Now if they'd just started making this one of the secondary objectives in every mission, there would hardly ever be any failed missions. It's a Win/Win situation.
"To surrender to ignorance and call it God has always been premature, and it remains premature today." -Isaac Asimov
I guess NASA did learn something from all the Mars impacts after all... ;)
Oh well, what the hell...
FTA: NASA astronauts visited the moon during the late 1960s and early 1970s under the Apollo program but have not returned.
I think it's a little late, now, to think of sending up missions to bring them back to earth.<grin>
When you need to crash a spacecraft, NASA are the go to guys.
"NASA's mission to crash a probe into the moon came to an unfortunate end today as the probe suffered a glitch and settled into a stable orbit around the Moon instead of the planned death-dive. Officials said they believe the cause of the problem was engineers mistakenly using the metric system in a system where imperial measures should have been used."
~Philly
The Moon has taken much much worse hits from meteors and what not.

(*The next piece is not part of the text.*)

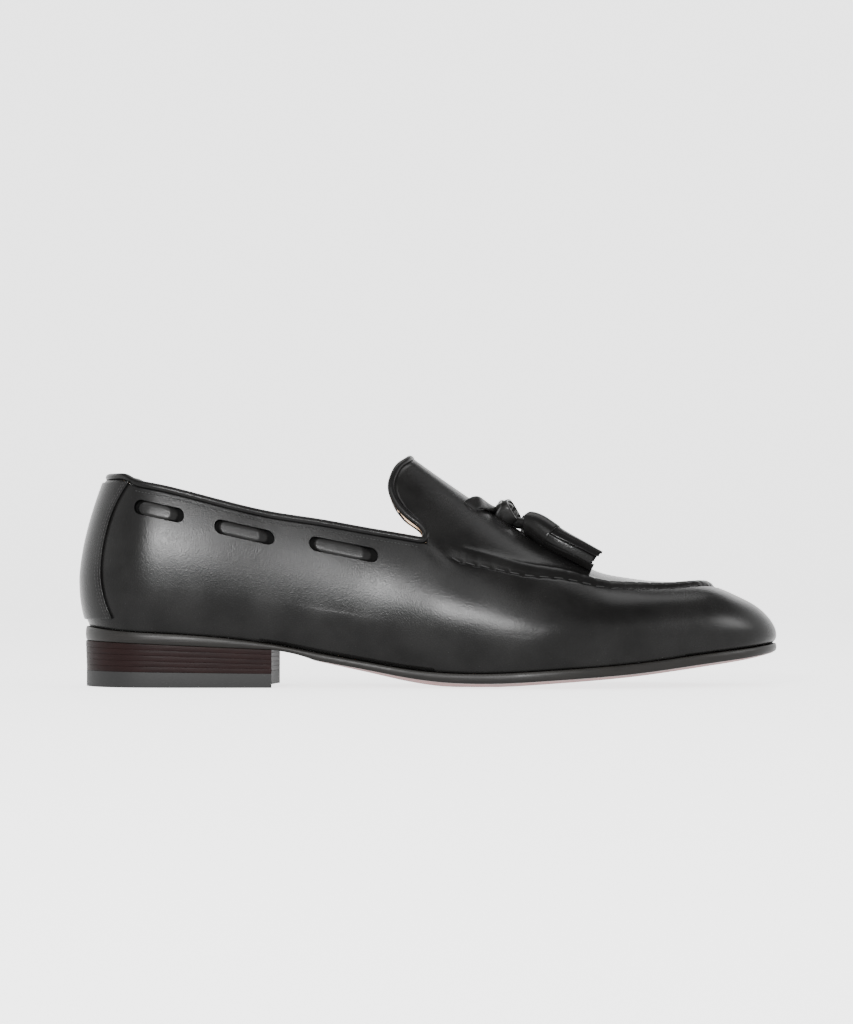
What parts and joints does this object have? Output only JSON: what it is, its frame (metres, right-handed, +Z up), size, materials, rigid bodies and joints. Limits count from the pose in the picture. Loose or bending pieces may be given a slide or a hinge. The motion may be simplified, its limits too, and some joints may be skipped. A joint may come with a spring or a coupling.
{
  "type": "tassel loafer",
  "caption": "Slip-on leather dress shoe with a raised apron seam, a lace through windows below the collar, and tassels over the instep.",
  "frame": {"origin": "centre of the heel's tread, on the floor", "axes": "+X from the heel to the toe, +Y to the inner side of the foot, +Z up"},
  "size_m": [0.3036, 0.102, 0.0998],
  "materials": {
    "black_calf": "black calf with a soft polish and fine grain",
    "tan_lining": "matt tan lining leather",
    "dark_red_sole": "dark red stained sole leather with a black edge",
    "stacked_heel": "dark brown-red stacked leather, waxed",
    "black_rubber": "matt black rubber"
  },
  "bodies": {
    "root": {"upper": "black_calf", "back_strap": "black_calf", "collar_binding": "black_calf", "tab_binding": "black_calf", "lace_bar_lateral_1": "black_calf", "lace_bar_lateral_2": "black_calf", "lace_bar_lateral_3": "black_calf", "lace_bar_medial_1": "black_calf", "lace_bar_medial_2": "black_calf", "lace_bar_medial_3": "black_calf", "insole": "tan_lining", "outsole": "dark_red_sole", "heel_lift_1": "stacked_heel", "heel_lift_2": "stacked_heel", "heel_lift_3": "stacked_heel", "heel_lift_4": "stacked_heel", "heel_lift_5": "stacked_heel", "top_lift": "black_rubber", "vamp_lace_lateral": "black_calf", "vamp_lace_medial": "black_calf", "lace_knot": "black_calf", "tassel_lateral": "black_calf", "tassel_medial": "black_calf"}
  },
  "joints": []
}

Moon: "Mom, finally my acne has started to clear up after four billion years."
Ffffffuump!
Moon: "Oh shit! Just before my big date with Titan!"
Table-ized A.I.
The project, called "Deep Orbital Water Sensing Emitter" or DOWSE, is NASA's most ambitious project in years. Current plans call for the capital-Y-shaped vessel to be finished and ready for launch in early 2007 and while the execution may be complex, the basic idea is simple. Engines in the craft's stems will propel it toward the moon, while the actual navigational commands will be issued from the hollow body of the vessel. "What will be in that half-mile long tude issuing these complex water-seeking commands," you ask? As much of the US's growing psychic population as NASA can cram in, comes the almost predictable answer. And while the psychics will certainly be killed on lunar impact, NASA feels that this will more than offset the cost of what is almost certain to be a failed mission.
...planning to crash a two-ton probe into the moon."
:D
To ensure the probe actually crashes I suggest we use MS Windows.
COuldn't resist
I love humanity, it is people I hate
Which reminds me... Why not send a witch? If she drowns then you know there's water.

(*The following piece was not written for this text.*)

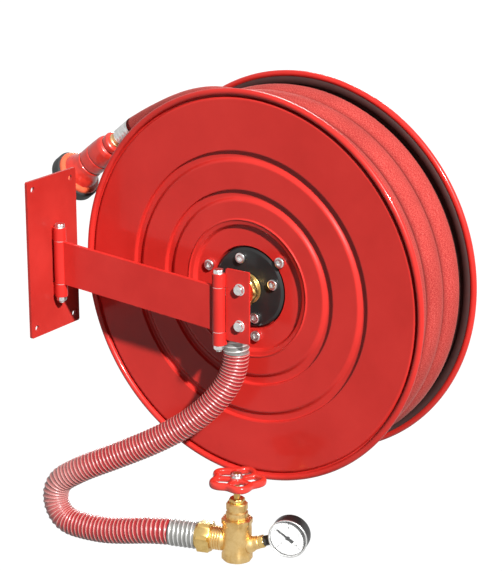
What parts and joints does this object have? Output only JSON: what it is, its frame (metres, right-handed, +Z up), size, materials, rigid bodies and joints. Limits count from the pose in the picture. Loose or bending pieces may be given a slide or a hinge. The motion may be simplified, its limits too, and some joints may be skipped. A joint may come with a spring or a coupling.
{
  "type": "fire hose reel",
  "caption": "Swinging wall-mounted fire hose reel: a pressed steel drum on a hinged arm, wound flat hose with a nozzle, and a ribbed feed hose to an angle valve with a pressure gauge.",
  "frame": {"origin": "centre of the four-bolt pattern on the wall plate's back face", "axes": "+X away from the wall, +Y along the drum's axis from its front disc to its rear disc, +Z up"},
  "size_m": [0.6486, 0.294, 0.65],
  "materials": {
    "red_paint": "gloss enamel",
    "zinc_steel": "zinc plated",
    "brass": "machined",
    "black_metal": "satin",
    "wheel_paint": "gloss enamel",
    "seal_rubber": "moulded",
    "woven_hose": "woven jacket",
    "ribbed_hose": "smooth with a spiral rib",
    "bumper_rubber": "moulded",
    "red_plastic": "moulded",
    "black_plastic": "moulded",
    "hose_sleeve": "pressed",
    "dial_white": "printed",
    "glass": "clear"
  },
  "bodies": {
    "wall_mount": {"wall_plate": "red_paint", "wall_knuckles": "red_paint", "wall_hinge_bolt": "zinc_steel", "wall_hinge_nut": "zinc_steel", "wall_hinge_washers": "zinc_steel"},
    "arm": {"arm_bar": "red_paint", "arm_barrels": "red_paint"},
    "hub": {"bracket_plate": "red_paint", "bracket_knuckles": "red_paint", "hub_hinge_bolt": "zinc_steel", "hub_hinge_nut": "zinc_steel", "hub_hinge_washers": "zinc_steel", "bracket_bolts": "zinc_steel", "waterway_elbow": "red_paint", "swivel_nut": "brass", "axle_tube": "brass", "axle_washer": "zinc_steel", "axle_nut": "zinc_steel", "feed_hose": "ribbed_hose", "feed_ferrule_hub": "zinc_steel", "union_nut": "brass", "hose_spigot": "brass", "feed_ferrule_valve": "zinc_steel", "valve_body": "brass", "valve_bonnet": "brass", "gland_packing": "seal_rubber", "gland_nut": "brass", "gauge_adapter": "brass", "gauge_case": "black_plastic", "gauge_dial": "dial_white", "gauge_bezel": "black_plastic", "gauge_glass": "glass"},
    "gauge_needle": {"gauge_needle": "black_plastic"},
    "valve_plug": {"seat_washer": "seal_rubber", "valve_plug": "brass"},
    "valve_stem": {"valve_stem": "brass", "handwheel": "wheel_paint", "handwheel_nut": "zinc_steel"},
    "drum": {"front_disc": "red_paint", "rear_disc": "red_paint", "drum_core": "red_paint", "front_flange": "black_metal", "rear_flange": "black_metal", "flange_screws": "zinc_steel", "tie_bolts": "zinc_steel", "tie_nuts": "zinc_steel", "tie_spacers": "zinc_steel", "hub_spool": "brass", "hub_bushes": "brass", "hub_seals": "seal_rubber", "hose_outlet": "brass", "hose_coil": "woven_hose", "hose_tail": "woven_hose", "hose_ferrule": "hose_sleeve", "nozzle_coupling": "brass", "nozzle_body": "red_plastic"},
    "nozzle_head": {"nozzle_head": "red_plastic", "nozzle_bumper": "bumper_rubber"}
  },
  "joints": [
    {"name": "arm_swing", "type": "hinge", "parent": "wall_mount", "child": "arm", "pos_m": [0.016, 0, -0.0108], "axis": [0, 0, 1], "range_deg": [-90, 0]},
    {"name": "hub_swivel", "type": "hinge", "parent": "arm", "child": "hub", "pos_m": [0.289, 0, -0.03], "axis": [0, 0, 1], "range_deg": [-150, 0]},
    {"name": "drum_spin", "type": "hinge", "parent": "hub", "child": "drum", "pos_m": [0.3, 0.1225, -0.0125], "axis": [0, 1, 0], "continuous": true},
    {"name": "nozzle_turn", "type": "hinge", "parent": "drum", "child": "nozzle_head", "pos_m": [0.0654, 0.11, 0.1697], "axis": [-0.776, 0, -0.6307], "range_deg": [0, 180]},
    {"name": "stem_turn", "type": "hinge", "parent": "valve_plug", "child": "valve_stem", "pos_m": [0.336, -0.026, -0.3], "axis": [0, 0, 1], "range_deg": [0, 1080]},
    {"name": "plug_lift", "type": "slide", "parent": "hub", "child": "valve_plug", "axis": [0, 0, 1], "range_m": [0, 0.0075]},
    {"name": "needle_turn", "type": "hinge", "parent": "hub", "child": "gauge_needle", "pos_m": [0.40789, -0.00402, -0.33014], "axis": [0.2924, -0.9563, 0], "range_deg": [-190, 80], "stiffness_Nm_per_rad": 0.0002}
  ],
  "couplings": [
    {"joint": "plug_lift", "follows": "stem_turn", "m_per_rad": 0.00039789}
  ]
}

Engineering is the art of compromise.
An they will *accidentally* crash the probe on the Apollo 11 landing site. Then listen to the conspirationists...
Documentaries such as Enemy of the State have accurately portrayed the elaborate, byzantine network of surveillance satellites that the liberals have sent into space to spy on law-abiding Americans. Equipped with technology developed by Handgun Control, Inc., these satellites have the ability to detect firearms from hundreds of kilometers up. That's right, neighbors .. the next
time you're out in the backyard exercising your Second Amendment
rights, the liberals will see it! These satellites are sensitive enough
to tell the difference between a Colt .45 and a .38 Special! And when
they detect you with a firearm, their computers cross-reference the
address to figure out your name, and then an enormous database housed
at Berkeley is updated with information about you.
Of course, this all works fine during the day, but what about at night?
Even the liberals can't control the rotation of the Earth to prevent
nightfall from setting in (only Joshua was able to ask for that
particular favor!) That's where the "moon" comes in. Powered by nuclear
reactors, the "moon" is nothing more than an enormous balloon, emitting
trillions of candlepower of gun-revealing light. Piloted by key members
of the liberal community, the "moon" is strategically moved across the
country, pointing out those who dare to make use of their God-given rights at night!
Yes, I know this probably sounds paranoid and preposterous, but consider this. Despite what the revisionist historians tell you, there is no mention of the "moon" anywhere in literature or historical documents -- anywhere -- before 1950. That is when it was initially launched. When President Josef Kennedy, at the State of the Union address, proclaimed "We choose to go to the moon", he may as well have said "We choose to go to the weather balloon." The subsequent faking of a "moon" landing on national TV was the first step in a long history of the erosion of our constitutional rights by leftists in this country. No longer can we hide from our government when the sun goes down.
(Hey, I've seen enough people plagiarize this piece over the years, I thought I might as well post it myself for old time's sake.)
We're going down, in a spiral to the ground
Is that Moon pounds or earth pounds?
Pound Sterling. Converting to US dollars would roughly double the size of the plume, and using Lira would create a dust cloud that encircles the solar system.